» **Requirements**:
Please write out the complete listing that follows, exactly as it reads.

[begin Given data]

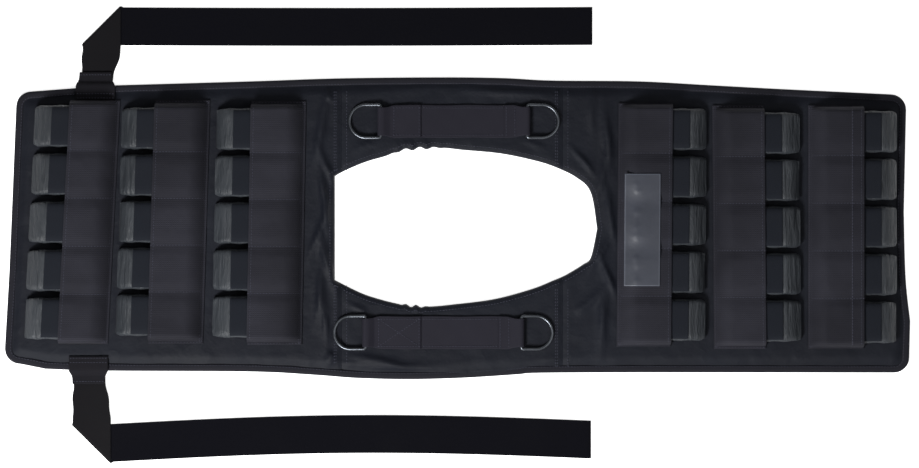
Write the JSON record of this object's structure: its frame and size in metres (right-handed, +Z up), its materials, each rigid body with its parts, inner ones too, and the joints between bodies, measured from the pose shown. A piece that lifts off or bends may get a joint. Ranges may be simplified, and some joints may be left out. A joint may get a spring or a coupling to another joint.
{
  "type": "weighted vest",
  "caption": "Weighted training vest laid flat: padded back and front panels joined by two shoulder bridges round a neck opening, banded pockets of weight pouches, D-rings and waist straps.",
  "frame": {"origin": "on the floor under the middle of the vest and its straps as they lie", "axes": "+X along the vest towards the front panel, +Y across it towards the upper waist strap, +Z up out of the pockets"},
  "size_m": [0.952, 0.4786, 0.0282],
  "materials": {
    "panel_cloth": "fine woven nylon over thin padding, near black with a cool cast",
    "tape": "folded woven binding tape, near black",
    "band_cloth": "matte woven elastic band, charcoal",
    "pouch_cloth": "dark grey nylon with a soft sheen",
    "hook_patch": "dense hook tape, very dark",
    "webbing": "ribbed polypropylene webbing, near black",
    "strap_loop": "brushed loop face, deep black, with a brown-black woven reverse",
    "thread": "dull polyester thread",
    "ring_metal": "black plated steel wire with grey highlights",
    "clear_vinyl": "glossy clear vinyl over dark cloth, unprinted"
  },
  "bodies": {
    "vest": {"left_panel": "panel_cloth", "right_panel": "panel_cloth", "shoulder_upper": "panel_cloth", "shoulder_lower": "panel_cloth", "edge_binding": "tape", "pocket_band_1": "band_cloth", "pocket_band_2": "band_cloth", "pocket_band_3": "band_cloth", "pocket_band_4": "band_cloth", "pocket_band_5": "band_cloth", "pocket_band_6": "band_cloth", "pouch_1_1": "pouch_cloth", "pouch_1_2": "pouch_cloth", "pouch_1_3": "pouch_cloth", "pouch_1_4": "pouch_cloth", "pouch_1_5": "pouch_cloth", "pouch_2_1": "pouch_cloth", "pouch_2_2": "pouch_cloth", "pouch_2_3": "pouch_cloth", "pouch_2_4": "pouch_cloth", "pouch_2_5": "pouch_cloth", "pouch_3_1": "pouch_cloth", "pouch_3_2": "pouch_cloth", "pouch_3_3": "pouch_cloth", "pouch_3_4": "pouch_cloth", "pouch_3_5": "pouch_cloth", "pouch_4_1": "pouch_cloth", "pouch_4_2": "pouch_cloth", "pouch_4_3": "pouch_cloth", "pouch_4_4": "pouch_cloth", "pouch_4_5": "pouch_cloth", "pouch_5_1": "pouch_cloth", "pouch_5_2": "pouch_cloth", "pouch_5_3": "pouch_cloth", "pouch_5_4": "pouch_cloth", "pouch_5_5": "pouch_cloth", "pouch_6_1": "pouch_cloth", "pouch_6_2": "pouch_cloth", "pouch_6_3": "pouch_cloth", "pouch_6_4": "pouch_cloth", "pouch_6_5": "pouch_cloth", "label": "clear_vinyl", "shoulder_webbing_upper": "webbing", "strap_tab_upper": "webbing", "waist_strap_upper": "strap_loop", "shoulder_webbing_lower": "webbing", "strap_tab_lower": "webbing", "waist_strap_lower": "strap_loop"},
    "ring_upper_left": {"d_ring_upper_left": "ring_metal"},
    "ring_upper_right": {"d_ring_upper_right": "ring_metal"},
    "ring_lower_left": {"d_ring_lower_left": "ring_metal"},
    "ring_lower_right": {"d_ring_lower_right": "ring_metal"}
  },
  "joints": [
    {"name": "upper_left_ring_swing", "type": "hinge", "parent": "vest", "child": "ring_upper_left", "pos_m": [-0.0807, 0.1189, 0.0115], "axis": [0, 1, 0], "range_deg": [0, 160]},
    {"name": "upper_right_ring_swing", "type": "hinge", "parent": "vest", "child": "ring_upper_right", "pos_m": [0.0733, 0.1189, 0.0115], "axis": [0, -1, 0], "range_deg": [0, 160]},
    {"name": "lower_left_ring_swing", "type": "hinge", "parent": "vest", "child": "ring_lower_left", "pos_m": [-0.0967, -0.1031, 0.0115], "axis": [0, 1, 0], "range_deg": [0, 160]},
    {"name": "lower_right_ring_swing", "type": "hinge", "parent": "vest", "child": "ring_lower_right", "pos_m": [0.0669, -0.1031, 0.0115], "axis": [0, -1, 0], "range_deg": [0, 160]}
  ]
}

[end Given data]

» **Full answer**:
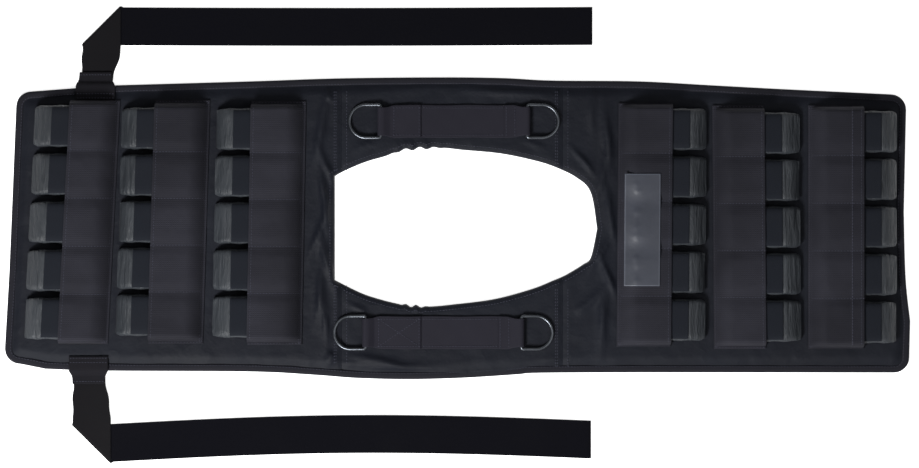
Write the JSON record of this object's structure: its frame and size in metres (right-handed, +Z up), its materials, each rigid body with its parts, inner ones too, and the joints between bodies, measured from the pose shown. A piece that lifts off or bends may get a joint. Ranges may be simplified, and some joints may be left out. A joint may get a spring or a coupling to another joint.
{
  "type": "weighted vest",
  "caption": "Weighted training vest laid flat: padded back and front panels joined by two shoulder bridges round a neck opening, banded pockets of weight pouches, D-rings and waist straps.",
  "frame": {"origin": "on the floor under the middle of the vest and its straps as they lie", "axes": "+X along the vest towards the front panel, +Y across it towards the upper waist strap, +Z up out of the pockets"},
  "size_m": [0.952, 0.4786, 0.0282],
  "materials": {
    "panel_cloth": "fine woven nylon over thin padding, near black with a cool cast",
    "tape": "folded woven binding tape, near black",
    "band_cloth": "matte woven elastic band, charcoal",
    "pouch_cloth": "dark grey nylon with a soft sheen",
    "hook_patch": "dense hook tape, very dark",
    "webbing": "ribbed polypropylene webbing, near black",
    "strap_loop": "brushed loop face, deep black, with a brown-black woven reverse",
    "thread": "dull polyester thread",
    "ring_metal": "black plated steel wire with grey highlights",
    "clear_vinyl": "glossy clear vinyl over dark cloth, unprinted"
  },
  "bodies": {
    "vest": {"left_panel": "panel_cloth", "right_panel": "panel_cloth", "shoulder_upper": "panel_cloth", "shoulder_lower": "panel_cloth", "edge_binding": "tape", "pocket_band_1": "band_cloth", "pocket_band_2": "band_cloth", "pocket_band_3": "band_cloth", "pocket_band_4": "band_cloth", "pocket_band_5": "band_cloth", "pocket_band_6": "band_cloth", "pouch_1_1": "pouch_cloth", "pouch_1_2": "pouch_cloth", "pouch_1_3": "pouch_cloth", "pouch_1_4": "pouch_cloth", "pouch_1_5": "pouch_cloth", "pouch_2_1": "pouch_cloth", "pouch_2_2": "pouch_cloth", "pouch_2_3": "pouch_cloth", "pouch_2_4": "pouch_cloth", "pouch_2_5": "pouch_cloth", "pouch_3_1": "pouch_cloth", "pouch_3_2": "pouch_cloth", "pouch_3_3": "pouch_cloth", "pouch_3_4": "pouch_cloth", "pouch_3_5": "pouch_cloth", "pouch_4_1": "pouch_cloth", "pouch_4_2": "pouch_cloth", "pouch_4_3": "pouch_cloth", "pouch_4_4": "pouch_cloth", "pouch_4_5": "pouch_cloth", "pouch_5_1": "pouch_cloth", "pouch_5_2": "pouch_cloth", "pouch_5_3": "pouch_cloth", "pouch_5_4": "pouch_cloth", "pouch_5_5": "pouch_cloth", "pouch_6_1": "pouch_cloth", "pouch_6_2": "pouch_cloth", "pouch_6_3": "pouch_cloth", "pouch_6_4": "pouch_cloth", "pouch_6_5": "pouch_cloth", "label": "clear_vinyl", "shoulder_webbing_upper": "webbing", "strap_tab_upper": "webbing", "waist_strap_upper": "strap_loop", "shoulder_webbing_lower": "webbing", "strap_tab_lower": "webbing", "waist_strap_lower": "strap_loop"},
    "ring_upper_left": {"d_ring_upper_left": "ring_metal"},
    "ring_upper_right": {"d_ring_upper_right": "ring_metal"},
    "ring_lower_left": {"d_ring_lower_left": "ring_metal"},
    "ring_lower_right": {"d_ring_lower_right": "ring_metal"}
  },
  "joints": [
    {"name": "upper_left_ring_swing", "type": "hinge", "parent": "vest", "child": "ring_upper_left", "pos_m": [-0.0807, 0.1189, 0.0115], "axis": [0, 1, 0], "range_deg": [0, 160]},
    {"name": "upper_right_ring_swing", "type": "hinge", "parent": "vest", "child": "ring_upper_right", "pos_m": [0.0733, 0.1189, 0.0115], "axis": [0, -1, 0], "range_deg": [0, 160]},
    {"name": "lower_left_ring_swing", "type": "hinge", "parent": "vest", "child": "ring_lower_left", "pos_m": [-0.0967, -0.1031, 0.0115], "axis": [0, 1, 0], "range_deg": [0, 160]},
    {"name": "lower_right_ring_swing", "type": "hinge", "parent": "vest", "child": "ring_lower_right", "pos_m": [0.0669, -0.1031, 0.0115], "axis": [0, -1, 0], "range_deg": [0, 160]}
  ]
}